Under current state law, how a business is defined as a bar or restaurant depends solely on total sales receipts. If a business gets more than 50 percent of its income from alcohol sales, it is considered a bar.

Think of it this way. If you sit down at what you think is a fine restaurant, order a $20 appetizer and entree, but drink three $10 martinis, you are not dining at a restaurant, but at a bar.

Again, the restaurant association is not asking the governor to overrule current state law, but rather to adjust his executive order.

In the legislators’ letter to the governor, they mapped some simple guidelines the governor should consider. The business must:

1. Have a permanent kitchen on its premise that includes an exhaust hood and fire suppression system;

Those requirements rule out small pizza ovens that only cook frozen food.

2. Has the kitchen operational during all hours the establishment is opened. Translated, the business cannot serve lunch from 11 a.m. until 1 p.m. and dinner from 5 p.m. to 8 p.m., but serve alcohol continuously from noon to 2 a.m. Basically, the only time booze can be served is when food can be prepared.

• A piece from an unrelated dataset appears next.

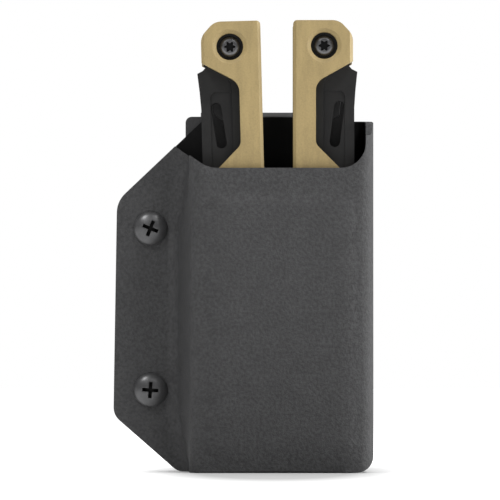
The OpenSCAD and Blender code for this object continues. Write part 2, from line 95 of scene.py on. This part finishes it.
def coordinates(material, stretch=(1, 1, 1)):
    tree = material.node_tree
    place = tree.nodes.new("ShaderNodeTexCoord")
    mapping = tree.nodes.new("ShaderNodeMapping")
    mapping.inputs["Scale"].default_value = stretch
    tree.links.new(place.outputs["Object"], mapping.inputs["Vector"])
    return mapping.outputs["Vector"]


def noise(material, vector, scale, detail=4, roughness=0.6):
    made = material.node_tree.nodes.new("ShaderNodeTexNoise")
    made.inputs["Scale"].default_value = scale
    made.inputs["Detail"].default_value = detail
    made.inputs["Roughness"].default_value = roughness
    material.node_tree.links.new(vector, made.inputs["Vector"])
    return made.outputs["Fac"]


def ramp(material, value, stops):
    made = material.node_tree.nodes.new("ShaderNodeValToRGB")
    elements = made.color_ramp.elements
    while len(elements) < len(stops):
        elements.new(0.5)
    for element, (place, colour) in zip(elements, stops):
        element.position = place
        element.color = (*colour, 1)
    material.node_tree.links.new(value, made.inputs["Fac"])
    return made.outputs["Color"]


def blendColours(material, amount, a, b, kind="MIX"):
    made = material.node_tree.nodes.new("ShaderNodeMix")
    made.data_type = "RGBA"
    made.blend_type = kind
    links = material.node_tree.links
    if isinstance(amount, float):
        made.inputs[0].default_value = amount
    else:
        links.new(amount, made.inputs[0])
    for value, slot in ((a, made.inputs[6]), (b, made.inputs[7])):
        if isinstance(value, tuple):
            slot.default_value = (*value, 1)
        else:
            links.new(value, slot)
    return made.outputs[2]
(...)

3. No sitting, ordering or eating at the bar within the restaurant. Orders must be taken at a table, within current social distancing as outlined in the governor’s executive order.

The association contends that more than 1,500 restaurant/bars fall within the narrow 51 percent/49 percent definition of what is a bar or restaurant. The definition of what is a bar or restaurant has put about 35,000 people out of work, the association contends.

Executive orders are not the permanent law of the land. Only by legislative action, executive signature and court review can there be a law.

An executive order does not fit any of the criteria for law of the land. An executive order is merely a temporary measure, which a mayor, county judge, governor or president can do. Thus, an executive order can be changed as simply as it is applied.

The restaurant association argument, backed by legislators’ support, should be strongly considered by Abbott.